As in the UK, you sometimes encounter motorists behaving stupidly and selfishly. There were occasions in our travels where we encountered motorists driving at us, and we might comment on those occasions, "He didn't seem to be particularly worried about his strict liability, did he?" Dutch motorists are not all brilliantly behaved towards cyclists. The real and subjective safety of cycling in the Netherlands comes from good design, and from the general separation from motor traffic, not through having made motorists saints. Therefore the stress that is being placed on campaigning for Strict Liability now by some UK cycle organisations and commentators is a mistake. Strict Liability might be a good thing to have in the longer term, but it should not be a priority (and it is very far from general political acceptability in the UK anyway). The efforts would be far better spent on campaigning for good infrastructure, which is far closer to political achievability in the UK. The effectiveness of the infrastructure should not be seen as depending on any changes to the law.

A further "it depends on the law" argument is around priorities at junctions. Roger Geffen of CTC again, in the article mentioned earlier:
Another important pre-requisite for segregation to work is legal priority for cyclists at junctions, given that this is where around 70% of cyclists' injuries occur. In countries like Denmark and the Netherlands, if you're on a cycle track and travelling straight ahead at a junction, the law says you have clear priority over drivers turning across your path, even when the driver has a green traffic light.
Apart from conflating different countries which do things differently (I have mentioned differences between the Netherlands and Germany), this is simply wrong in the Dutch context, which I believe provides the best model that we should follow. Most modern Dutch junctions use the simultaneous green for cyclists system, where all motor traffic is held at red twice in the full cycle, while all cycle movements are allowed, the cyclists turning in different directions negotiating with one another (this takes practice, which, of course Dutch cyclists get plenty of). So there is no potential conflict with motor vehicles, and no role for the law in defining priority. Again, the viability of translating infrastructure to the UK should not be seen as needing changes to our laws. Waiting for these will probably delay us for ever. The favourable position enjoyed by cyclists in Dutch law followed the establishment of the infrastructure-based mass cycling culture, came as a political consequence of it. That was the way round it happened.

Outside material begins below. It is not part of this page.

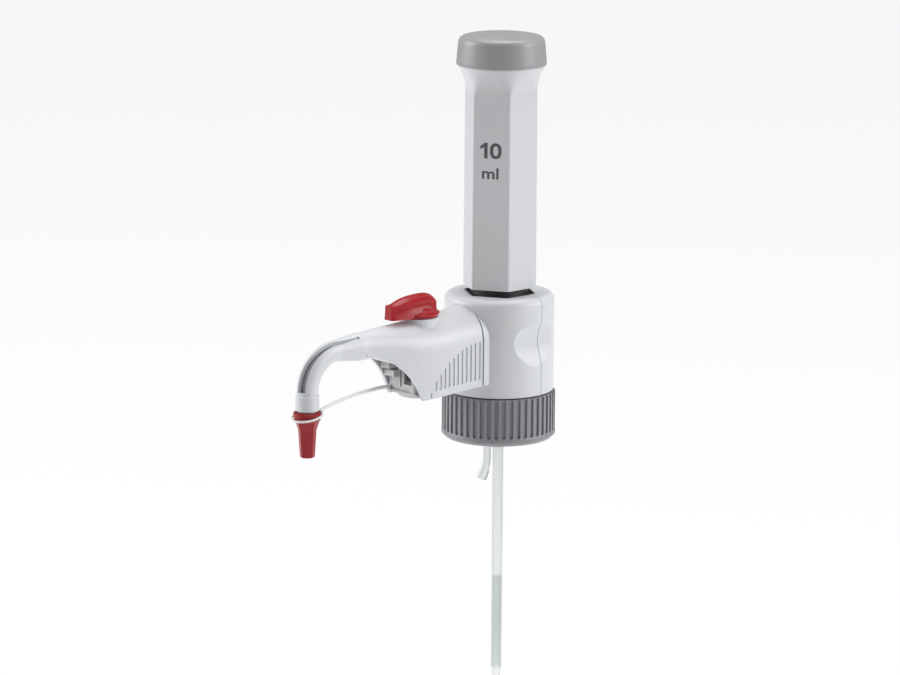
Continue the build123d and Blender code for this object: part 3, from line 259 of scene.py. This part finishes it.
# Lower housing, arm and sleeve: white moulded shells, satin outside.
# The shells meet at a fine joint line, and the arm slips on over the valve.
housing_white = moulded_plastic("housing_white", (0.63, 0.645, 0.665), 0.985, 0.36)
finish_parts(housing_white, "housing_front_shell", "housing_rear_shell")
finish_parts(housing_white, "arm_cover", "arm_floor", "tip_ferrule")
sleeve_white = moulded_plastic("sleeve_white", (0.61, 0.622, 0.642), 0.985, 0.34)
finish_parts(sleeve_white, "lift_sleeve")

# Guide ring: near-black slide bearing in the housing's six-sided opening; its near-black is partly dark
# plastic and partly painted shade for the dark recess under the sleeve. It closes the opening round the
# cylinder's sleeve.
finish_parts(moulded_plastic("guide_ring_dark_and_painted_shade", (0.035, 0.036, 0.038), 0.9, 0.5), "guide_ring")

# Capacity mark: dark grey print on one face of the sleeve, figures above and unit below.
# It is a film of ink, a few hundredths of a millimetre thick, and moves with the sleeve.
ink = moulded_plastic("print_ink", (0.085, 0.088, 0.095), 0.95, 0.45, grain=0.02)
sleeve_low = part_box("lift_sleeve")[0]
face_turn = radians(-150)
face_out = Vector((cos(face_turn), sin(face_turn), 0))
face_right = Vector((-sin(face_turn), cos(face_turn), 0))
face_foot_distance = 0.015675
face_top_distance = 0.015415
face_height = 0.0921
ink_thick = 0.00003
figure_foot_z = 0.1351
figure_height = 0.0074
stroke_width = 0.00165
thin_stroke = 0.0014025
print_middle = -0.0003


def lay_on_face(drawn):
    """Moves flat figures, drawn in x aside and y up, onto the sloping face with their thickness outwards."""
    for vert in drawn.verts:
        share = (vert.co.y - sleeve_low.z) / face_height
        wall = face_foot_distance + (face_top_distance - face_foot_distance) * share
        vert.co = face_out * (wall + vert.co.z) + face_right * vert.co.x + Vector((0, 0, vert.co.y))


figures = bmesh.new()
one_right = print_middle - 0.0014
one_left = one_right - stroke_width
flag_left = one_left - 0.0019
flag_top_left = one_left + 0.0004
flag_drop = 0.0017
flag_foot = 0.003
flag_inner = 0.0021
one_outline = (
    (one_left, 0),
    (one_right, 0),
    (one_right, figure_height),
    (flag_top_left, figure_height),
    (flag_left, figure_height - flag_drop),
    (flag_left, figure_height - flag_foot),
    (one_left, figure_height - flag_inner),
)
figures.faces.new([figures.verts.new((x, figure_foot_z + y, 0)) for x, y in one_outline])
zero_width = 0.0057
zero_right = print_middle + 0.0054
zero_middle = zero_right - zero_width / 2
zero_steps = 48
squareness = 0.85
rings = []
for half_width, half_height in (
    (zero_width / 2, figure_height / 2),
    (zero_width / 2 - stroke_width, figure_height / 2 - thin_stroke),
):
    ring = bmesh.ops.create_circle(figures, segments=zero_steps, radius=1)["verts"]
    for vert in ring:
        round_x = abs(vert.co.x) ** squareness * (1 if vert.co.x > 0 else -1)
        round_y = abs(vert.co.y) ** squareness * (1 if vert.co.y > 0 else -1)
        vert.co.x = zero_middle + half_width * round_x
        vert.co.y = figure_foot_z + figure_height / 2 + half_height * round_y
    rings.append(ring)
ring_edges = {edge for ring in rings for vert in ring for edge in vert.link_edges}
bmesh.ops.bridge_loops(figures, edges=list(ring_edges))
grown = bmesh.ops.extrude_face_region(figures, geom=figures.faces[:])
grown_verts = [item for item in grown["geom"] if isinstance(item, bmesh.types.BMVert)]
bmesh.ops.translate(figures, verts=grown_verts, vec=(0, 0, ink_thick))
lay_on_face(figures)
print_figures = add_piece("print_figures", figures, ink)
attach(print_figures, "lifter")

text = bpy.data.curves.new("print_unit", "FONT")
text.body = "ml"
text.offset = 0.02
text.extrude = 0.5
lettering = bpy.data.objects.new("unit_text", text)
bpy.context.scene.collection.objects.link(lettering)
bpy.context.view_layer.update()
unit = bmesh.new()
unit.from_mesh(bpy.data.meshes.new_from_object(lettering))
bpy.data.objects.remove(lettering)
unit_foot_z = 0.1255
unit_width = 0.0081
unit_height = 0.0053
drawn_left = min(vert.co.x for vert in unit.verts)
drawn_width = max(vert.co.x for vert in unit.verts) - drawn_left
drawn_foot = min(vert.co.y for vert in unit.verts)
drawn_height = max(vert.co.y for vert in unit.verts) - drawn_foot
for vert in unit.verts:
    vert.co.x = print_middle + ((vert.co.x - drawn_left) / drawn_width - 0.5) * unit_width
    vert.co.y = unit_foot_z + (vert.co.y - drawn_foot) / drawn_height * unit_height
    vert.co.z = (vert.co.z + 0.5) * ink_thick
lay_on_face(unit)
print_unit = add_piece("print_unit", unit, ink)
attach(print_unit, "lifter")


# Pump: borosilicate cylinder in a clear sleeve, with a fluoropolymer piston on a white rod.
# The cylinder is clamped in the block, and the rod hangs from the sleeve's deck.
def clear_material(name, colour, ior, roughness):
    """Clear material with a faint tint and a slightly uneven polish."""
    haze_scale = 120
    uneven = 0.03
    finest = 0.01
    finish = bpy.data.materials.new(name)
    finish.use_nodes = True
    nodes, links = finish.node_tree.nodes, finish.node_tree.links
    shader = nodes["Principled BSDF"]
    shader.inputs["IOR"].default_value = ior
    shader.inputs["Base Color"].default_value = (*colour, 1)
    shader.inputs["Transmission Weight"].default_value = 1
    place = nodes.new("ShaderNodeTexCoord")
    haze = nodes.new("ShaderNodeTexNoise")
    haze.inputs["Scale"].default_value = haze_scale
    links.new(place.outputs["Object"], haze.inputs["Vector"])
    spread = nodes.new("ShaderNodeMapRange")
    spread.inputs["To Min"].default_value = max(roughness - uneven, finest)
    spread.inputs["To Max"].default_value = roughness + uneven
    links.new(haze.outputs["Fac"], spread.inputs["Value"])
    links.new(spread.outputs["Result"], shader.inputs["Roughness"])
    return finish


finish_parts(clear_material("cylinder_glass", (0.95, 0.98, 0.97), 1.47, 0.03), "glass_cylinder")
finish_parts(clear_material("jacket_clear", (0.95, 0.96, 0.97), 1.49, 0.06), "cylinder_jacket")
finish_parts(moulded_plastic("rod_plastic", (0.6, 0.61, 0.6), 0.95, 0.35), "piston_rod")
fluoropolymer = moulded_plastic("fluoropolymer", (0.78, 0.78, 0.76), 0.97, 0.4)
finish_parts(fluoropolymer, "piston_head", "piston_seal", "fill_valve_body", "fill_valve_seal", "valve_plug")
finish_parts(moulded_plastic("ball_ceramic", (0.8, 0.78, 0.75), 0.97, 0.15), "fill_ball", "discharge_ball")

# Top cap: mid-grey polypropylene, pressed into the sleeve's mouth and pulled off by hand.
# Under it a nut on the rod's end sets the stroke.
finish_parts(moulded_plastic("cap_grey", (0.32, 0.325, 0.335), 0.94, 0.36), "top_cap")
finish_parts(moulded_plastic("nut_grey", (0.5, 0.5, 0.51), 0.94, 0.42), "calibration_nut")

# Tubes: translucent fluoropolymer tubes below the block and behind the valve.
# The discharge tube in the spout is drawn opaque grey: painted shade for the shadow in the slot that shows
# it.
tube_translucent = clear_material("tube_translucent", (0.93, 0.95, 0.95), 1.35, 0.35)
finish_parts(tube_translucent, "fill_tube_lower", "fill_tube_upper", "return_tube", "return_line")
finish_parts(moulded_plastic("discharge_tube_painted_shade", (0.3, 0.31, 0.33), 0.95, 0.4), "discharge_tube")

# Valve lever and spout cap: deep red polypropylene, semi-gloss.
# The lever is pressed on the plug's stem, and the cap is screwed on the ferrule.
lever_red = moulded_plastic("lever_red", (0.37, 0.013, 0.018), 0.93, 0.26, sheen=0.3)
finish_parts(lever_red, "valve_lever")
finish_parts(moulded_plastic("cap_red", (0.3, 0.016, 0.02), 0.93, 0.3, sheen=0.3), "spout_cap")

# Cap strap: one soft, milky moulding. Its ring turns round the cap's rim, and its band rises a little
# on its way to the foot under the valve, where a tab holds it.
strap_milk = moulded_plastic("strap_milk", (0.74, 0.75, 0.76), 0.97, 0.3)
finish_parts(strap_milk, "strap_ring", "strap_anchor")
band_start = Vector((-0.1095, 0, 0.0292))
band_end = Vector((-0.0621, 0.009, 0.03102))
band_bow = 0.0026
band_middle = (band_start + band_end) / 2 + Vector((0, 0, band_bow))
band_height = 0.0017
band_thick = 0.001
band_edge_r = 0.0003
band_steps = 40
band = bmesh.new()
bmesh.ops.create_grid(band, x_segments=band_steps, y_segments=1, size=0.5)
band_across = (band_end - band_start).cross(Vector((0, 0, 1))).normalized()
for vert in band.verts:
    share = vert.co.x + 0.5
    on_line = band_start * (1 - share) ** 2 + band_middle * 2 * share * (1 - share) + band_end * share**2
    vert.co = on_line + Vector((0, 0, vert.co.y * band_height)) + band_across * (band_thick / 2)
bmesh.ops.recalc_face_normals(band, faces=band.faces)
grown = bmesh.ops.extrude_face_region(band, geom=band.faces[:])
grown_verts = [item for item in grown["geom"] if isinstance(item, bmesh.types.BMVert)]
bmesh.ops.translate(band, verts=grown_verts, vec=-band_across * band_thick)
bmesh.ops.recalc_face_normals(band, faces=band.faces)
sharp = [edge for edge in band.edges if edge.calc_face_angle(0) > radians(60)]
bmesh.ops.bevel(band, geom=sharp, offset=band_edge_r, segments=3, profile=0.5, affect="EDGES", material=-1)
for face in band.faces:
    face.smooth = True
cap_band = add_piece("cap_band", band, strap_milk)
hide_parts("cap_strap")
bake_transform(cap_band)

4. Dutch cycling culture is just about slow utility cycling

When you have created such good conditions for cycling as the Dutch have, and cycling becomes normal transport from kindergarten to dotage, non-utility cycling also mushrooms and blossoms in every conceivable direction. Far from there being a lack of "enthusiast" or "sports" cycling in the Netherlands, the country is full of racing cyclists, time-trialists, Audaxers, long and short distance touring cyclists, leisure and enthusiast cyclists of every description, even, would you believe it, mountain bikers (there are specially constructed rough and muddy mountain biking courses, to make up for the lack of true mountains, or even hills). Every town of consequence has a racing bike track (far from the case in the UK), and you see all these breeds of leisure and sports cyclist far more frequently than you do in the UK. While the vast mass of cyclists is not really that interested in their bikes, as they are not enthusiasts, merely people using a machine, that they have limited understanding of, as a tool for transportation, this mass is in addition to the enthusiast cadre, which is itself much larger than in less favourable cycling countries.

Assen's cycle racing track
And another thing, another huge misunderstanding: cycling in the Netherlands is fast. As fast as you want it to be. Cycling through Dutch towns on cycle infrastructure is much faster than cycling through British towns on roads, because of the junction priorities, the planning that has reduced the frequency of junctions (in old urban areas achieved through closing many of them), the "clear space for cycling", the lack of obstructions and hazards to watch out for all the time, the separation from traffic, and the quality of the surfaces. A critical point, never commented on in the UK: unless you separate cyclists totally from heavy motor vehicles, you can never have decent smooth surfaces for cycling on, because the heavy vehicles will always mess the surfaces up faster than it is economic to repair them. Segregated cycle tracks and paths can have perfect surfaces: they are indeed the only economical way perfect surfaces can be achieved. And that means speed, as well as safety. In the countryside, unrestricted by frequent junctions, the cycle paths allow cycling at any speed you want. Joe, in our party did indeed attempt to attain 40km/h on the cycle path, on the flat (well, everywhere is flat), but narrowly failed, saying it was because the rest of us were in the way.

Perfect surfaces are standard on Dutch cycle paths, making for no speed limit other than that imposed by your legs
So if you want to, you can cycle very fast in the Netherlands. But of course most people don't wish to. The fact that you don't need to cycle fast or assertively to be safe, or to make the mode work for you, to benefit your life, is key to the universality of Dutch cycling – the fact that you cycle at the speed you want, that there is no pressure. It's the reason so many Dutch people go on cycling into their seventies, eighties and nineties. Despite the health benefits of cycling, we all have to die some where, some time, and many Dutch people literally drop dead on a bike – one reason to be very cautious about the meaning of cycling fatality figures compared between the Netherlands and other countries. People commonly die on bikes, or after falling off them, with no involvement of other traffic. An old person suffering a low-speed fall from a bike is much more likely to die as a consequence than is a young person. But this kind of cycling fatality, though sad, is an indication of success of Dutch cycling policy, not failure.

No pressure: cycle gracefully through middle and old age in the Netherlands (and I'm not referring to Sally)
I am glad that I now understand far better how the Dutch achieved the highest cycling rate and the safest cycling in the world. I hope these posts help in the understanding of this in the UK other countries. For understanding is the start of change, and though change takes time, and can be difficult, if it proceeds through accurate understanding, it is easer. Let's get to work.